Many people think that because of the lawsuit he settled with the city, Michael is wealthy. This brings a smile to his face.

“I know people think that,” he says, “but it ain’t like that.”

The money is a big help but falls far short of supporting him and his family, he says. He expects to do that himself.

He adds that he still has a deep distrust of the police. Police in Lansdale harassed him as a teen, he says, not because they knew who he was but because he was a young black man.

“They would stop me and question me for no reason,” he recalls. ‘’Sometimes they would see me in a car and follow me home."

As for MOVE, he wants nothing to do with it. He wonders sometimes about members he grew up with and knew in Virginia, Chester and other MOVE communes, those who didn’t perish in the Osage Avenue disaster. But he has never tried to reach them.

He has heard Ramona Africa on radio and TV but says he has no desire to see her.

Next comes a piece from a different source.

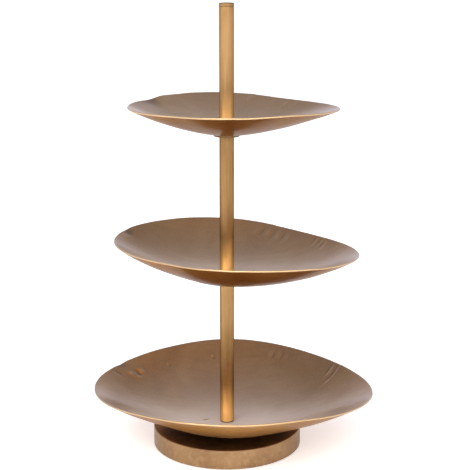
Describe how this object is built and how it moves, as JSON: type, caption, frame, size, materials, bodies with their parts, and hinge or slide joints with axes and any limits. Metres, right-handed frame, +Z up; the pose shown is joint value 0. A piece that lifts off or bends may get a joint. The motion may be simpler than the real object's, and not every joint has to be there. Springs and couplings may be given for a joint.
{
  "type": "tiered cake stand",
  "caption": "Tiered serving stand: leaf-shaped shallow dishes clamped on a screwed tube pole over a round weighted drum base.",
  "frame": {"origin": "where the pole's axis meets the table, on the underside of the base", "axes": "+Z up along the pole, +X to the right and -Y towards the viewer of the front"},
  "size_m": [0.318, 0.2867, 0.4998],
  "materials": {
    "gold_paint": "satin antique gold",
    "zinc_plate": "zinc plated",
    "fibreboard": "raw fibreboard",
    "felt": "felt",
    "nylon": "matte"
  },
  "bodies": {
    "base": {"base_drum": "gold_paint", "base_board": "fibreboard", "base_felt": "felt", "base_washer": "zinc_plate", "base_nut": "zinc_plate", "base_stud": "zinc_plate"},
    "bottom_dish": {"bottom_tray": "gold_paint"},
    "lower_screw": {"lower_spacer": "nylon"},
    "lower_pole": {"lower_tube": "gold_paint", "lower_foot_plug": "zinc_plate", "lower_head_plug": "zinc_plate", "middle_stud": "zinc_plate", "middle_support": "gold_paint"},
    "middle_dish": {"middle_tray": "gold_paint"},
    "middle_screw": {"middle_spacer": "nylon"},
    "middle_pole": {"middle_tube": "gold_paint", "middle_foot_plug": "zinc_plate", "middle_head_plug": "zinc_plate", "top_stud": "zinc_plate", "top_support": "gold_paint"},
    "top_dish": {"top_tray": "gold_paint"},
    "upper_screw": {"upper_spacer": "nylon"},
    "upper_pole": {"upper_tube": "gold_paint", "upper_foot_plug": "zinc_plate", "top_cap": "gold_paint"}
  },
  "joints": [
    {"name": "bottom_tray_turn", "type": "hinge", "parent": "base", "child": "bottom_dish", "pos_m": [0, 0, 0.0226], "axis": [0, 0, 1], "continuous": true},
    {"name": "lower_tube_unscrew", "type": "hinge", "parent": "base", "child": "lower_screw", "pos_m": [0, 0, 0.0257], "axis": [0, 0, 1], "range_deg": [0, 2881]},
    {"name": "lower_tube_lift", "type": "slide", "parent": "lower_screw", "child": "lower_pole", "axis": [0, 0, 1], "range_m": [0, 0.01]},
    {"name": "middle_tray_turn", "type": "hinge", "parent": "lower_pole", "child": "middle_dish", "pos_m": [0, 0, 0.1958], "axis": [0, 0, 1], "continuous": true},
    {"name": "middle_tube_unscrew", "type": "hinge", "parent": "lower_pole", "child": "middle_screw", "pos_m": [0, 0, 0.1989], "axis": [0, 0, 1], "range_deg": [0, 2881]},
    {"name": "middle_tube_lift", "type": "slide", "parent": "middle_screw", "child": "middle_pole", "axis": [0, 0, 1], "range_m": [0, 0.01]},
    {"name": "top_tray_turn", "type": "hinge", "parent": "middle_pole", "child": "top_dish", "pos_m": [0, 0, 0.359], "axis": [0, 0, 1], "continuous": true},
    {"name": "upper_tube_unscrew", "type": "hinge", "parent": "middle_pole", "child": "upper_screw", "pos_m": [0, 0, 0.3621], "axis": [0, 0, 1], "range_deg": [0, 2881]},
    {"name": "upper_tube_lift", "type": "slide", "parent": "upper_screw", "child": "upper_pole", "axis": [0, 0, 1], "range_m": [0, 0.01]}
  ],
  "couplings": [
    {"joint": "lower_tube_unscrew", "follows": "lower_tube_lift", "rad_per_m": 5026.5},
    {"joint": "middle_tube_unscrew", "follows": "middle_tube_lift", "rad_per_m": 5026.5},
    {"joint": "upper_tube_unscrew", "follows": "upper_tube_lift", "rad_per_m": 5026.5}
  ]
}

“We all thought she was kind of mean,” he says, adding, “I wouldn’t mind talking to Delbert sometime.”

Delbert Africa is one of nine MOVE members in prison for the shooting of Officer Ramp.

“I admire him, and I cared about his daughter, Melissa,” Michael says of Delbert. “But I would never join MOVE. I know some people have this idea that it was all lovey and everything, but as a kid, I didn’t see it like that. Not at all.”